I’ve run into almost all of the trail critters one can imagine – bears, moose, deer, rattlesnakes, copperheads, shelter rats, goats, wild boar, eagles, owls, ticks, and newts. I’ve ridden a train to the AT in New York State, accessed it by car, bike, and on foot. I’ve been lucky enough to fly into remote areas to start hikes and twice flown in and out from the AT by pontoon plane. I’ve walked mostly solo but also have enjoyed the company of my father, family, and friends, new and old. 

While the natural challenges and experiences of the AT have been great, the trail is also a social experience. It is populated with all sorts of people – the young and the old, the fit and the not so fit, locals and travelers, thru-hikers and casual walkers. I’ve been helped by trail angels and have been a trail angel myself countless times.

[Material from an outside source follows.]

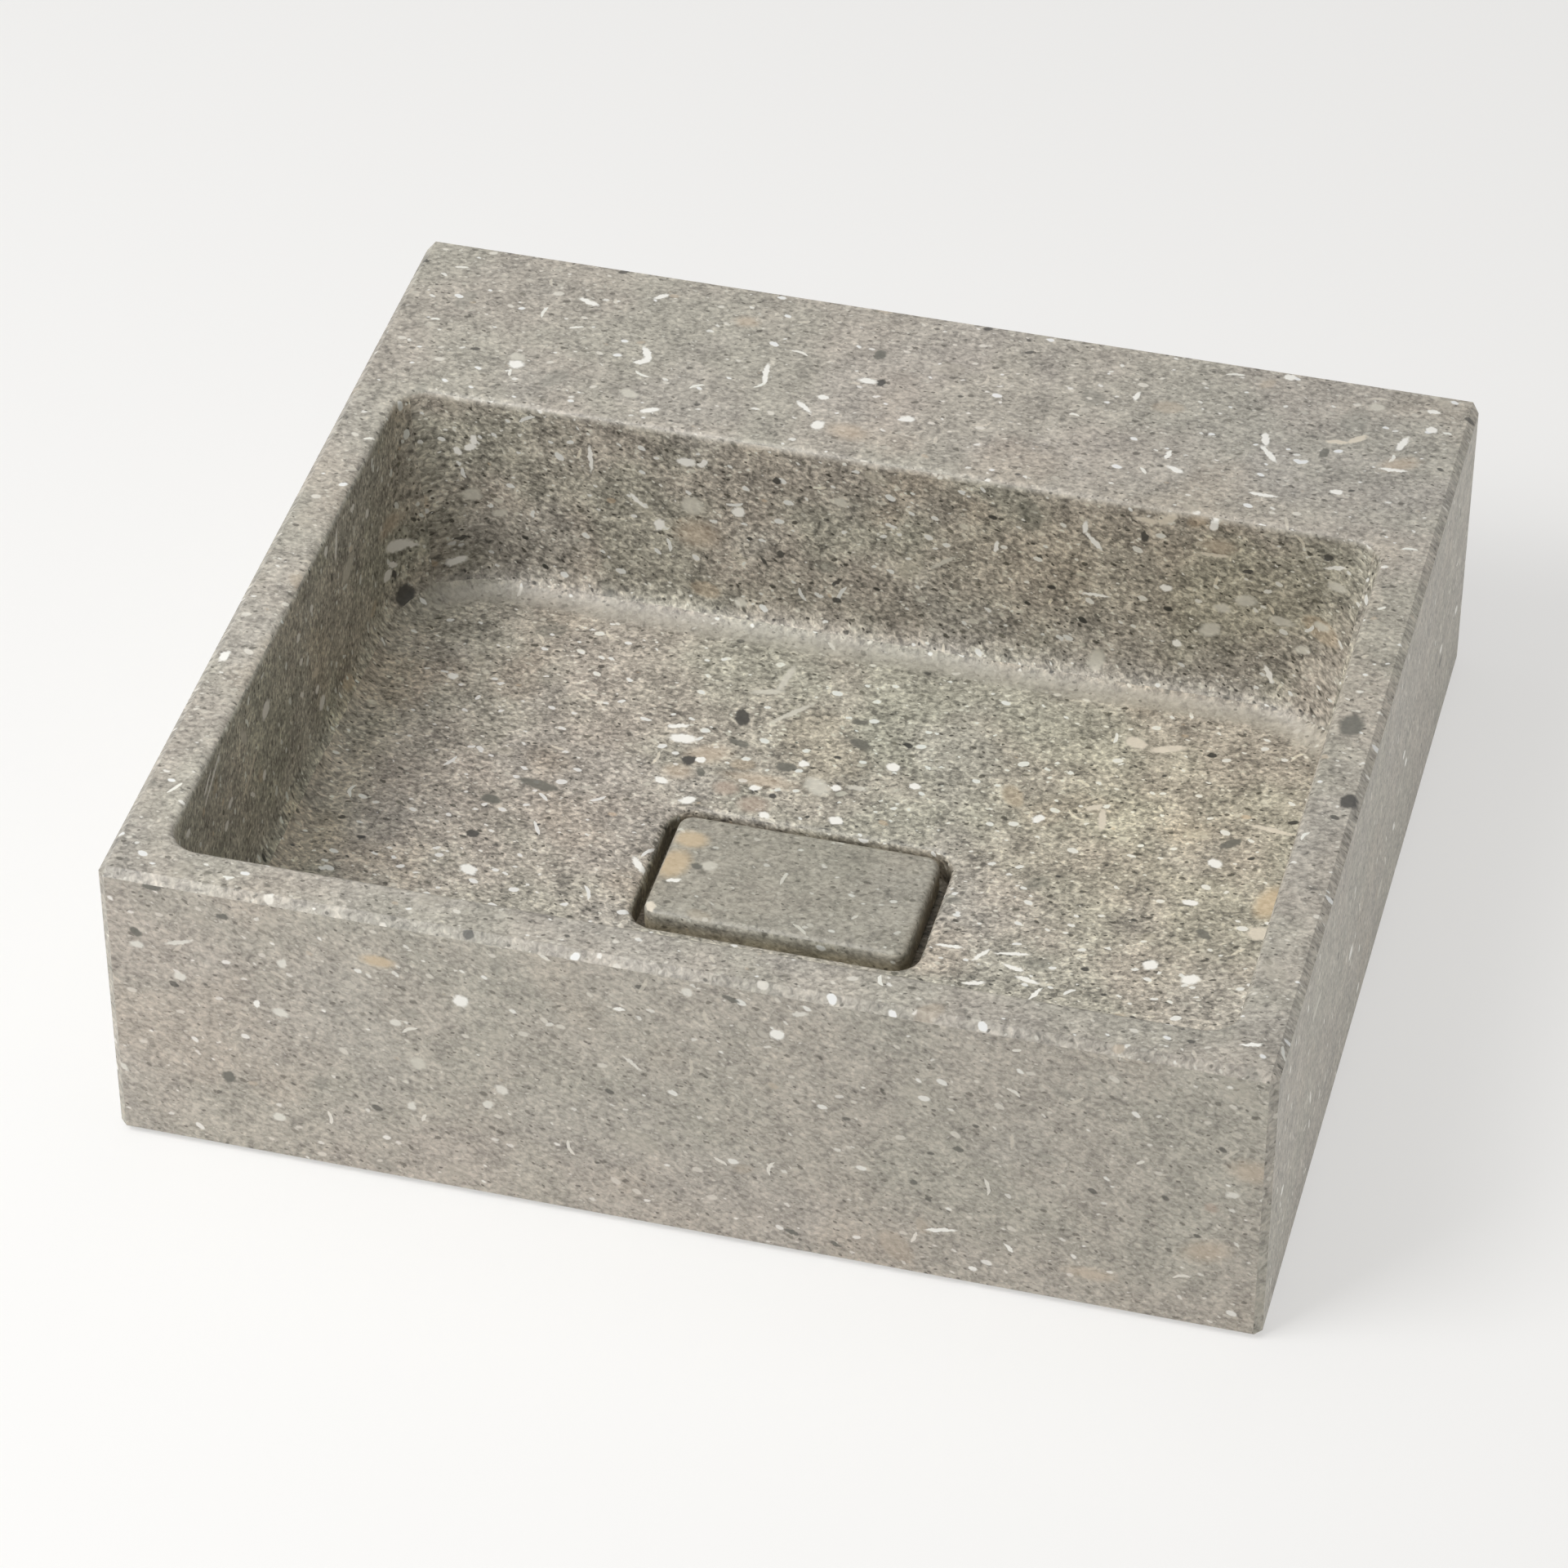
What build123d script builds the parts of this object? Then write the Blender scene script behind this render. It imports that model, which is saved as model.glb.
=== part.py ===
from build123d import *
from math import cos, radians
import os

# A vessel basin carved from one rectangular block of stone. A loose slab of the same stone
# covers the drain recess, and a flanged waste with a strainer is clamped through the base.
# Millimetres. The origin is the middle of the underside, +X right, +Y to the back, +Z up.

# Stone block
block_width = 480.0
block_depth = 447.0
block_height = 142.5
edge_chamfer = 3.25
base_thickness = 20.0

# Bowl
side_wall = 22.2
front_wall = 21.8
rear_deck = 109.0
rim_radius = 3.4
rim_corner = 12.0
foot_corner = 58.0
foot_radius = 15.5
foot_margin = 1.0
floor_fall = 8.7

# Drain recess in the floor of the bowl
recess_width = 125.2
recess_length = 77.2
recess_depth = 13.8
recess_corner = 12.0
recess_lip = 3.3

# Loose cover in the drain recess
cover_end_gap = 5.1
cover_side_gap = 5.7
cover_thickness = 14.5
cover_rounding = 3.2
cover_arris = 0.8
pad_radius = 6.0
pad_height = 2.0
pad_inset = 11.2

# Waste: flange, tube and the bar for its screw
flange_radius = 30.0
flange_thickness = 2.0
flange_clearance = 0.5
tube_radius = 23.5
tube_clearance = 1.0
throat_radius = 18.0
socket_radius = 19.475
socket_depth = 11.7
socket_lead = 0.6
bar_width = 5.0
bar_height = 4.0
boss_radius = 5.0
boss_height = 5.0

# Strainer plate and its screw
plate_radius = 22.7
plate_thickness = 1.5
plate_clearance = 0.3
plate_drop = 0.3
hole_radius = 2.4
inner_ring = 9.6
outer_ring = 16.6
inner_count = 6
outer_count = 12
screw_radius = 2.5
screw_head_radius = 4.4
screw_head_height = 1.3
screw_length = 6.2
screw_slot_width = 1.0
screw_slot_depth = 0.6
thread_clearance = 0.05

# Gaskets, washer and back nut
gasket_clearance = 0.25
gasket_width = 5.6
flange_gasket_thickness = 1.5
nut_gasket_thickness = 2.0
washer_thickness = 1.0
nut_thickness = 4.5
nut_across_flats = 58.0
nut_arris = 0.8
nut_pocket_clearance = 4.5
support_clearance = 0.5

# Places that follow from the sizes
bowl_width = block_width - 2 * side_wall
bowl_length = block_depth - front_wall - rear_deck
bowl_centre = (front_wall - rear_deck) / 2
recess_rim = base_thickness + recess_depth
floor_edge = recess_rim + floor_fall
foot_inset = foot_radius + foot_margin
flange_underside = base_thickness - flange_thickness
gasket_seat = flange_underside - flange_gasket_thickness
tube_end = support_clearance
washer_bottom = tube_end + nut_thickness
nut_gasket_bottom = washer_bottom + washer_thickness
nut_pocket = nut_gasket_bottom + nut_gasket_thickness
nut_pocket_radius = nut_across_flats / 2 / cos(radians(30)) + nut_pocket_clearance
gasket_bore = tube_radius + gasket_clearance
seat_radius = plate_radius + plate_clearance
seat_level = base_thickness - plate_drop - plate_thickness
cover_width = recess_width - 2 * cover_end_gap
cover_length = recess_length - 2 * cover_side_gap
cover_corner = recess_corner - (cover_end_gap + cover_side_gap) / 2
cover_bottom = base_thickness + pad_height


def level(height):
    """A horizontal plane at a height, centred on the bowl and its drain."""
    return Plane(origin=(0, bowl_centre, height))


def save(piece, name):
    """Name a finished piece and write it."""
    piece.part.label = name
    export_step(piece.part, f"parts/{name}.step")


os.makedirs("parts", exist_ok=True)

# Space of the bowl. Its walls are upright, and its corners widen towards the floor.
with BuildPart() as bowl_space:
    with BuildSketch(level(floor_edge)):
        RectangleRounded(bowl_width, bowl_length, foot_corner)
    with BuildSketch(level(block_height)):
        RectangleRounded(bowl_width, bowl_length, rim_corner)
    loft(ruled=True)
    fillet(bowl_space.faces().sort_by(Axis.Z)[0].edges(), radius=foot_radius)

# Fall of the floor, four shallow planes down to the drain recess, and the recess itself
with BuildPart() as floor_space:
    with BuildSketch(level(recess_rim)):
        RectangleRounded(recess_width, recess_length, recess_corner)
    with BuildSketch(level(floor_edge)):
        RectangleRounded(
            bowl_width - 2 * foot_inset, bowl_length - 2 * foot_inset, foot_corner - foot_inset
        )
    loft(ruled=True)
    with BuildSketch(level(base_thickness)):
        RectangleRounded(recess_width, recess_length, recess_corner)
    extrude(amount=recess_depth)
    lip = floor_space.edges().group_by(Axis.Z)[2]
    fillet(lip, radius=recess_lip)

# Block with the bowl, the recess and the seats of the waste
with BuildPart() as basin_block:
    Box(block_width, block_depth, block_height, align=(Align.CENTER, Align.CENTER, Align.MIN))
    back_top_edge = basin_block.edges().group_by(Axis.Z)[-1].sort_by(Axis.Y)[-1:]
    chamfer(basin_block.edges() - back_top_edge, length=edge_chamfer)
    add(bowl_space.part, mode=Mode.SUBTRACT)
    add(floor_space.part, mode=Mode.SUBTRACT)
    rim = basin_block.faces().sort_by(Axis.Z)[-1].inner_wires()[0]
    fillet(rim.edges(), radius=rim_radius)
    with Locations(level(base_thickness)):
        CounterBoreHole(
            radius=tube_radius + tube_clearance,
            counter_bore_radius=flange_radius + flange_clearance,
            counter_bore_depth=base_thickness - gasket_seat,
        )
    with BuildSketch(level(0)):
        Circle(nut_pocket_radius)
    extrude(amount=nut_pocket, mode=Mode.SUBTRACT)
save(basin_block, "basin_block")

# Loose cover slab
with BuildPart() as drain_cover:
    with BuildSketch(level(cover_bottom)):
        RectangleRounded(cover_width, cover_length, cover_corner)
    extrude(amount=cover_thickness)
    fillet(drain_cover.faces().sort_by(Axis.Z)[-1].edges(), radius=cover_rounding)
    chamfer(drain_cover.faces().sort_by(Axis.Z)[0].edges(), length=cover_arris)
save(drain_cover, "drain_cover")

# Four pads bonded under the cover, near its corners
pad_places = GridLocations(cover_width - 2 * pad_inset, cover_length - 2 * pad_inset, 2, 2)
for number, place in enumerate(pad_places.locations, start=1):
    with BuildPart() as cover_pad:
        with BuildSketch(level(base_thickness)):
            with Locations(place):
                Circle(pad_radius)
        extrude(amount=pad_height)
    save(cover_pad, f"cover_pad_{number}")

# Flanged waste with a throat, a threaded socket below it and a bar across the throat
with BuildPart() as waste_body:
    with BuildSketch(level(tube_end)):
        Circle(tube_radius)
    extrude(amount=flange_underside - tube_end)
    with BuildSketch(level(flange_underside)):
        Circle(flange_radius)
    extrude(amount=flange_thickness)
    with BuildSketch(level(seat_level)):
        Circle(seat_radius)
    extrude(amount=base_thickness - seat_level, mode=Mode.SUBTRACT)
    with BuildSketch(level(tube_end)):
        Circle(throat_radius)
    extrude(amount=seat_level - tube_end, mode=Mode.SUBTRACT)
    with BuildSketch(level(tube_end)):
        Circle(socket_radius)
    extrude(amount=socket_depth, mode=Mode.SUBTRACT)
    mouth = waste_body.faces().sort_by(Axis.Z)[0].inner_wires()[0]
    chamfer(mouth.edges(), length=socket_lead)
    with BuildSketch(level(seat_level)):
        Rectangle(throat_radius + tube_radius, bar_width)
    extrude(amount=-bar_height)
    with BuildSketch(level(seat_level)):
        Circle(boss_radius)
    extrude(amount=-boss_height)
    with Locations(level(seat_level)):
        Hole(radius=screw_radius + thread_clearance, depth=boss_height)
save(waste_body, "waste_body")

# Perforated strainer plate, countersunk for its screw
with BuildPart() as strainer_plate:
    with BuildSketch(level(seat_level)):
        Circle(plate_radius)
        with PolarLocations(inner_ring, inner_count):
            Circle(hole_radius, mode=Mode.SUBTRACT)
        with PolarLocations(outer_ring, outer_count):
            Circle(hole_radius, mode=Mode.SUBTRACT)
        Circle(screw_radius + thread_clearance, mode=Mode.SUBTRACT)
    extrude(amount=plate_thickness)
    with BuildSketch(level(seat_level + plate_thickness)):
        Circle(screw_head_radius + thread_clearance)
    with BuildSketch(level(seat_level + plate_thickness - screw_head_height)):
        Circle(screw_radius + thread_clearance)
    loft(mode=Mode.SUBTRACT)
save(strainer_plate, "strainer_plate")

# Countersunk screw with a straight slot
with BuildPart() as strainer_screw:
    with BuildSketch(level(seat_level + plate_thickness)):
        Circle(screw_head_radius)
    with BuildSketch(level(seat_level + plate_thickness - screw_head_height)):
        Circle(screw_radius)
    loft()
    with BuildSketch(level(seat_level + plate_thickness - screw_head_height)):
        Circle(screw_radius)
    extrude(amount=screw_head_height - screw_length)
    with BuildSketch(level(seat_level + plate_thickness)):
        Rectangle(2 * screw_head_radius, screw_slot_width)
    extrude(amount=-screw_slot_depth, mode=Mode.SUBTRACT)
save(strainer_screw, "strainer_screw")


def ring(bottom, thickness):
    """A flat ring round the waste tube."""
    with BuildPart() as flat_ring:
        with BuildSketch(level(bottom)):
            Circle(gasket_bore + gasket_width)
            Circle(gasket_bore, mode=Mode.SUBTRACT)
        extrude(amount=thickness)
    return flat_ring


# Seals and slip washer
save(ring(gasket_seat, flange_gasket_thickness), "flange_gasket")
save(ring(nut_gasket_bottom, nut_gasket_thickness), "nut_gasket")
save(ring(washer_bottom, washer_thickness), "slip_washer")

# Hexagonal back nut
with BuildPart() as back_nut:
    with BuildSketch(level(tube_end)):
        RegularPolygon(radius=nut_across_flats / 2, side_count=6, major_radius=False)
        Circle(tube_radius + thread_clearance, mode=Mode.SUBTRACT)
    extrude(amount=nut_thickness)
    flats = back_nut.faces().filter_by(Axis.Z).faces()
    chamfer(flats.edges().filter_by(GeomType.LINE), length=nut_arris)
save(back_nut, "back_nut")
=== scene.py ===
from math import cos, radians, sin

import bpy
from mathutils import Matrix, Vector


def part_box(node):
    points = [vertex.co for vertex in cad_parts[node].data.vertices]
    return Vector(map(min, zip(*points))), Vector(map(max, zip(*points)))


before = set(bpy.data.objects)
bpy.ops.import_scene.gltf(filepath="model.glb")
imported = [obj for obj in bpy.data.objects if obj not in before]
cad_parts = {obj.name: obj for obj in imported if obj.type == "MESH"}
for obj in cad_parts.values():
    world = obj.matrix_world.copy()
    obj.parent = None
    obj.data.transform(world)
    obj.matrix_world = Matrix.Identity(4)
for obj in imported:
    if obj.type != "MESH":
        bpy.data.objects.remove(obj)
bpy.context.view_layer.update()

# Camera, from the photograph's viewing angle
camera_azimuth = 14.798
camera_elevation = 40.253
camera_distance = 2.6315
camera_aim = Vector((-0.00998, -0.01985, 0.070))
camera_lens = 142.91
camera_sensor = 36.0
camera_clip = (0.1, 100.0)

# Soft light: a key panel at the upper left of the front, a wide panel overhead, a low strip of
# fill at the right, and a faint even sky. Each panel is given by its place, size and power.
panels = {
    "key": ((-1.085, -1.085, 1.845), (1.2, 1.2), 42.0),
    "overhead": ((-0.40, -0.20, 2.20), (2.5, 2.5), 20.0),
    "fill": ((1.50, 0.0, 0.13), (1.5, 0.24), 4.3),
}
light_aim = Vector((0.0, 0.0, 0.05))
sky_colour = (1.0, 0.995, 0.985, 1.0)
sky_strength = 0.14
backdrop_brightness = 0.93

# Stage floor. The camera and gloss see it mixed with an even glow.
floor_half = 12.0
floor_gap = 0.0002
floor_white = (0.93, 0.925, 0.91, 1.0)
floor_glow = (0.922, 0.914, 0.900, 1.0)
floor_lift = 0.60

# All materials are laid out in millimetres
millimetres = 1000.0

# The stone's ground: its colours, the sizes of its lumps and how strongly each shows
stone_green = (0.4105, 0.3845, 0.3245, 1.0)
stone_taupe = (0.4190, 0.3845, 0.3275, 1.0)
stone_violet = (0.4130, 0.3835, 0.3295, 1.0)
stone_tan = (0.4260, 0.3870, 0.3240, 1.0)
stone_middle = (0.40, 0.37, 0.31)
stone_palest = (0.86, 0.86, 0.84)
colour_drift_size = 70.0
taupe_limits = (0.38, 0.62)
violet_limits = (0.52, 0.68)
tan_limits = (0.58, 0.74)
mottle_size = 15.0
mottle_share = 0.60
grain_size = 2.4
grain_stretch = (0.85, 1.2, 0.0)
grain_swirl = 0.4
grain_share = 1.20
lump_size = 2.2
lump_stretch = (0.9, 1.05, 0.0)
lump_share = 0.17
lump_edge = 0.22
lump_lift = 0.05
seam_size = 4.6
seam_width = 0.045
seam_depth = 0.05
wobble_size = 2.6
ragged_outline = 1.6
smooth_outline = 0.9
stone_relief_size = 2.0
stone_relief = (0.3, 0.0002)
stone_roughness = (0.52, 0.38)

# How the contrast and the tone of the stone change from face to face. The darker tone of the level
# faces and of the bowl is painted shade.
deck_contrast = 1.38
side_contrast = 1.10
bowl_contrast = (2.12, 2.35)
cover_contrast = (1.1, 1.3)
# Level faces are darkened a little: painted shade
level_painted_shade = 0.968
# The bowl is darkened inside: painted shade in the hollow
bowl_painted_shade = (0.93, 0.925, 0.90)
cover_tone = (0.83, 0.845, 0.83)

# The smooth hollow where the bowl's back wall meets its floor. It is told by how steep it is, by its
# height, and by facing the front more than the sides.
foot_contrast = 0.75
# The hollow is also lightened: painted light where it faces the front
foot_painted_light = (1.05, 1.06, 1.09)
foot_lean = (0.04, 0.22)
foot_end = (0.50, 0.80)
foot_turn = (-0.25, 0.05)
foot_top = 60.0
foot_bottom = 39.0
foot_fade = 3.0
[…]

Judge B. Wilson IIJudge Wilson in the Gulf Hagas, 100 Mile Wilderness, 2014.

I “finished” my walk from Georgia to Maine in August 2014, a mere 45 years after first setting foot on the trail. Summit day on Katahdin was a beautiful, breezy day and the mountaintop was filled with a score of thru-hikers finishing their journeys. It was a joyful, uplifting experience.

One never really completes the AT journey. I return again and again, as time permits, to enjoy favorite spots on the trail and maybe, someday, I’ll start again in Georgia and “hike north with spring” in another thru-hike to Maine, as so many have done in the past.

It has been a blessing to walk the AT and being a trail angel continues to be a part of my life. Becoming a CAP supporter and director has also been a blessing and getting to know CAP’s generous donors and volunteers has been an inspiration. These angels continue to make a big difference in the lives of many folks in Appalachia at times of crisis or natural disaster. I am grateful for them all.

Judge B. Wilson II, general counsel at Berea College and long-time CAP board member, is an avid hiker whose love for the Appalachian Trail is almost as big as his love for CAP and the people it serves.